I have no hesitation in concluding that the only line of defence presented to the merits of the action must fail.


[16]
The same does not apply in relation to the question of quantum of damages. There is a minor dispute relating to how much the pursuer has received from the club since his dismissal. That would not of itself stop summary decree for the balance between the sum sought and the sum claimed as paid by the defenders. However of more importance is a submission for the defenders concerning an alleged failure on the part of the pursuer to fulfil his obligation to minimise his loss. There are some averments in support of that proposition, albeit they are neither clear nor specific.
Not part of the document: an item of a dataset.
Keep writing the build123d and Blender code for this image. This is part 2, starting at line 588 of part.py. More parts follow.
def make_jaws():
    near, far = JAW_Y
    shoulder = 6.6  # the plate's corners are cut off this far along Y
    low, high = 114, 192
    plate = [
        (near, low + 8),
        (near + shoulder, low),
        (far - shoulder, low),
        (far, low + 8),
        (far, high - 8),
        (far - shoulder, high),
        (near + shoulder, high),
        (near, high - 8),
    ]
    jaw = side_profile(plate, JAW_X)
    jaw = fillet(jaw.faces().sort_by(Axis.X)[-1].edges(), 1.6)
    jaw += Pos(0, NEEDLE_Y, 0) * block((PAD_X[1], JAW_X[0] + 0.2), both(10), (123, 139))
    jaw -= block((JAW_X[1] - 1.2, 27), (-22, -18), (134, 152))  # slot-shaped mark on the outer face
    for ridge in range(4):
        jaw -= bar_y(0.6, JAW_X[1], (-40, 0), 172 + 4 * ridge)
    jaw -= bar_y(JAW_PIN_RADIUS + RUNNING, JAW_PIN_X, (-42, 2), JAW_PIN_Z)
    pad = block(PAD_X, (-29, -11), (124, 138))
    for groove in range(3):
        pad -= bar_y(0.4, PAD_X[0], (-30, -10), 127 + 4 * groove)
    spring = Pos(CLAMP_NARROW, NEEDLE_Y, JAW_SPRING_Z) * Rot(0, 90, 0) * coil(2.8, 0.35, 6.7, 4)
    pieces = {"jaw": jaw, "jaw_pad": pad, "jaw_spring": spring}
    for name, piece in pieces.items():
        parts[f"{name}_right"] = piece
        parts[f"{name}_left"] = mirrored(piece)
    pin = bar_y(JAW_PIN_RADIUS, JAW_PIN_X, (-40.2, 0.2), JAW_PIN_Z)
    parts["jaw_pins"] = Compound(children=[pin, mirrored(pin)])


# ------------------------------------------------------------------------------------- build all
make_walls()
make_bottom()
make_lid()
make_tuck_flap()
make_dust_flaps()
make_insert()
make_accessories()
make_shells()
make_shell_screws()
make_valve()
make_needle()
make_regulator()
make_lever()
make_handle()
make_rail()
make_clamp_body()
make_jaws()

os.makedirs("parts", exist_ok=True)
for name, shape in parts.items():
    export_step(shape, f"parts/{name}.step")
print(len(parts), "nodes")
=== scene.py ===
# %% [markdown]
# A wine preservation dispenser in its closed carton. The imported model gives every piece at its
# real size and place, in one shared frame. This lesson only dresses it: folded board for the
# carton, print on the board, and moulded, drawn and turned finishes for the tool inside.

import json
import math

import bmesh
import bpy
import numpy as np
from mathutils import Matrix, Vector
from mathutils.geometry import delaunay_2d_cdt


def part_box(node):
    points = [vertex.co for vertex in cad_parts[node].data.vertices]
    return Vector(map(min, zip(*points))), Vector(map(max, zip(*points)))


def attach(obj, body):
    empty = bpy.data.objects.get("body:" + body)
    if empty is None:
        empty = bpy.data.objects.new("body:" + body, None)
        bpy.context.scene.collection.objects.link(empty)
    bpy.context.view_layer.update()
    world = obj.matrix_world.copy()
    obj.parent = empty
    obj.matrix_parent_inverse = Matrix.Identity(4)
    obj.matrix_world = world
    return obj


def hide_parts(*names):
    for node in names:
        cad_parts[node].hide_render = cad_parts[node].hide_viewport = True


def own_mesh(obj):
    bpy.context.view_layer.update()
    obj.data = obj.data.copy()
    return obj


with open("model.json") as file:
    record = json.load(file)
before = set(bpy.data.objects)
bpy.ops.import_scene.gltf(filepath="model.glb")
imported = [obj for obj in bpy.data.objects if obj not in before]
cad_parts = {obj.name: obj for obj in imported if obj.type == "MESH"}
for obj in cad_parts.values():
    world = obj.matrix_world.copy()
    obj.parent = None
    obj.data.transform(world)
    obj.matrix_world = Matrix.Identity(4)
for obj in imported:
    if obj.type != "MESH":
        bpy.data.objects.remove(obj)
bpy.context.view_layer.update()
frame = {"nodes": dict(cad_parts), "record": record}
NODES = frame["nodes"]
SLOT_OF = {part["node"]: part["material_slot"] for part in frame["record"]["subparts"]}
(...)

The onus lies on the defenders in this regard, however I consider that they should have the opportunity to improve their pleadings in this context if they can. If they are unable to do so, it will be open to the pursuer to renew his application for summary decree for a financial order. In the meantime I will grant summary decree in favour of the pursuer in relation to the merits of the action. I will do this by repelling the defenders first, second and third pleas-in-law, and upholding the pursuers first plea-in-law.